A coordenadora da Proteste, Maria Inês Dolci, diz ainda que outro grande entrave para o código é a postura do Judiciário. "Os processos de direito do consumidor são longos e fazem com que as empresas apostem no Judiciário para descumprir o código.

"São problemas e desafios que não desmerecem o código em suas duas décadas", acrescenta Maria Inês.

Internet

Os especialistas ouvidos pelo G1 destacaram que um ponto ainda carece de regulamentação específica no que se refere ao direito do consumidor: as relações de consumo na internet.

No mês passado, o Ministério da Justiça lançou uma cartilha sobre a defesa do consumidor aplicada ao comércio eletrônico. Advogados alertam, porém, que a cartilha não é uma determinação e que, portanto, as empresas não são obrigadas a cumprir.

"Alguns pontos fundamentais nas relações via internet precisam de olhar específico. Um decreto, uma resolução, o que seja", diz a advogada do Idec, Maria Elisa Novaes. Para ela, a cartilha lançada é "um passo que precisa evoluir".

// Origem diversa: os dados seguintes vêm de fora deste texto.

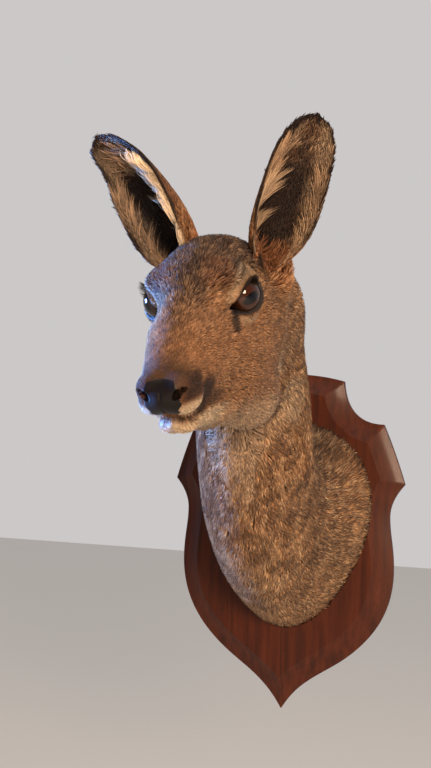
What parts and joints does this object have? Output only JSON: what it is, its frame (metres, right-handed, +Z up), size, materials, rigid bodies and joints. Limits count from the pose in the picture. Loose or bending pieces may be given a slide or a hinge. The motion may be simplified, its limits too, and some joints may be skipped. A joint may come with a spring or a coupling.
{
  "type": "roe deer shoulder mount",
  "caption": "Taxidermy head and neck of a roe deer doe, turned to its right and tilted down, on a shield-shaped wooden board with a coved edge and a hanger in its back.",
  "frame": {"origin": "centre of the board's flat back", "axes": "+Z up, the wall face points along +Y, the head stands out towards -Y, +X to the deer's left"},
  "size_m": [0.282, 0.4526, 0.542],
  "materials": {
    "varnished_wood": "red-brown stained hardwood under gloss varnish",
    "hanger_metal": "dull brass plate",
    "winter_coat": "grizzled grey-brown winter hair",
    "face_coat": "short tan-brown hair lying flat",
    "pale_coat": "short cream hair",
    "nose_skin": "black pebbled nose leather, lacquered",
    "ear_coat": "short brown hair outside, long pale hair inside",
    "eye_glass": "solid glass eye, dark brown iris, polished"
  },
  "bodies": {
    "root": {"shield_board": "varnished_wood", "hanger": "hanger_metal", "screw_upper": "hanger_metal", "screw_lower": "hanger_metal", "neck_lower": "winter_coat", "neck_upper": "winter_coat", "head": "face_coat", "muzzle": "face_coat", "lower_jaw": "pale_coat", "nose_pad": "nose_skin", "ear_left": "ear_coat", "ear_right": "ear_coat", "eye_left": "eye_glass", "eye_right": "eye_glass"}
  },
  "joints": []
}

Coscarelli, do Procon de São Paulo, destaca que um dos pontos é deixar claro que as empresas precisam divulgar um endereço físico. Além disso, sites de intermediação de compra e venda, que promovem a chamada venda direta, precisam de regras mais claras. "Tem uma discussão se eles têm ou não responsabilidade, Essa discussão precisa ser feita e esse mercado é muito dinâmico."

De acordo com Ricardo Morishita, do Ministério da Justiça, não há previsão de regulamentação específica para internet. "O sistema entendeu que era importante preparar um documento com diretrizes. O primeiro ponto declara que o código é inteiramente aplicável ao comércio eletrônico."

Para Morishita, no entanto, faltam punições específicas a irregularidades no comércio eletrônico e que devem ser previstas no Código Penal e não no Código de Defesa do Consumidor.